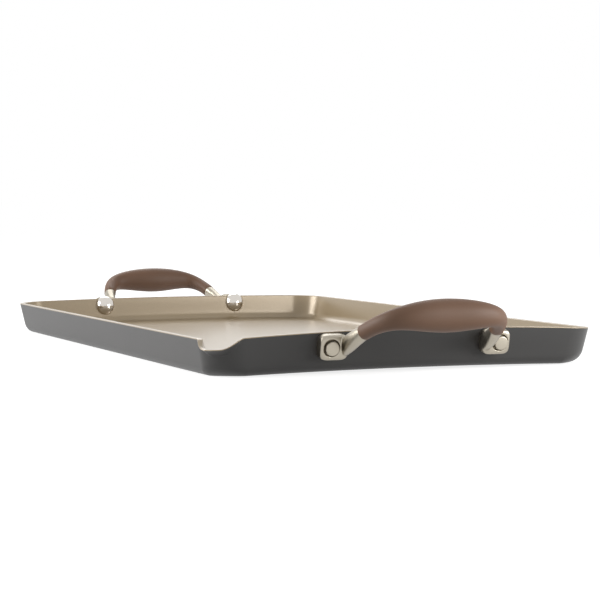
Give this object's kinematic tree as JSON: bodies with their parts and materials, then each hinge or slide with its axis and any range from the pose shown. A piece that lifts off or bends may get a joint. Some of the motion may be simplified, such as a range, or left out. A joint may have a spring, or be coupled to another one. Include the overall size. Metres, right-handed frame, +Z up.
{
  "type": "double burner griddle",
  "caption": "Long rectangular griddle pan with low leaning walls, a corner pour spout and a riveted bow handle with a soft grip at each short end.",
  "frame": {"origin": "middle of the flat underside, on the surface it rests on", "axes": "+X along the pan towards the front handle, +Z up, pour spout in the corner at +X and -Y"},
  "size_m": [0.574, 0.2646, 0.0461],
  "materials": {
    "anodised_aluminium": "hard anodised, satin dark grey",
    "nonstick_coating": "champagne metallic nonstick, satin",
    "cast_stainless_steel": "satin cast stainless",
    "grip_silicone": "matte taupe silicone",
    "polished_rivet_steel": "polished stainless"
  },
  "bodies": {
    "root": {"pan_body": "anodised_aluminium", "nonstick_coating": "nonstick_coating", "front_handle": "cast_stainless_steel", "rear_handle": "cast_stainless_steel", "front_grip": "grip_silicone", "rear_grip": "grip_silicone", "front_left_rivet": "polished_rivet_steel", "front_right_rivet": "polished_rivet_steel", "rear_left_rivet": "polished_rivet_steel", "rear_right_rivet": "polished_rivet_steel"}
  },
  "joints": []
}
________________
What is required:
Word for word, write out all of the data above.

Result of the task:
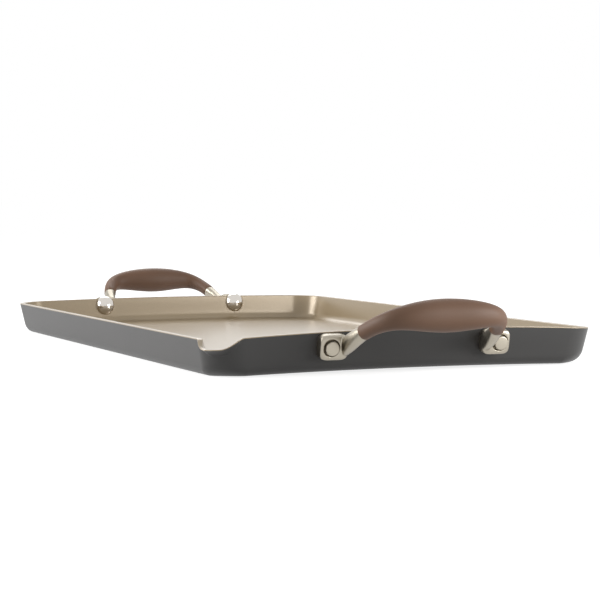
Give this object's kinematic tree as JSON: bodies with their parts and materials, then each hinge or slide with its axis and any range from the pose shown. A piece that lifts off or bends may get a joint. Some of the motion may be simplified, such as a range, or left out. A joint may have a spring, or be coupled to another one. Include the overall size. Metres, right-handed frame, +Z up.
{
  "type": "double burner griddle",
  "caption": "Long rectangular griddle pan with low leaning walls, a corner pour spout and a riveted bow handle with a soft grip at each short end.",
  "frame": {"origin": "middle of the flat underside, on the surface it rests on", "axes": "+X along the pan towards the front handle, +Z up, pour spout in the corner at +X and -Y"},
  "size_m": [0.574, 0.2646, 0.0461],
  "materials": {
    "anodised_aluminium": "hard anodised, satin dark grey",
    "nonstick_coating": "champagne metallic nonstick, satin",
    "cast_stainless_steel": "satin cast stainless",
    "grip_silicone": "matte taupe silicone",
    "polished_rivet_steel": "polished stainless"
  },
  "bodies": {
    "root": {"pan_body": "anodised_aluminium", "nonstick_coating": "nonstick_coating", "front_handle": "cast_stainless_steel", "rear_handle": "cast_stainless_steel", "front_grip": "grip_silicone", "rear_grip": "grip_silicone", "front_left_rivet": "polished_rivet_steel", "front_right_rivet": "polished_rivet_steel", "rear_left_rivet": "polished_rivet_steel", "rear_right_rivet": "polished_rivet_steel"}
  },
  "joints": []
}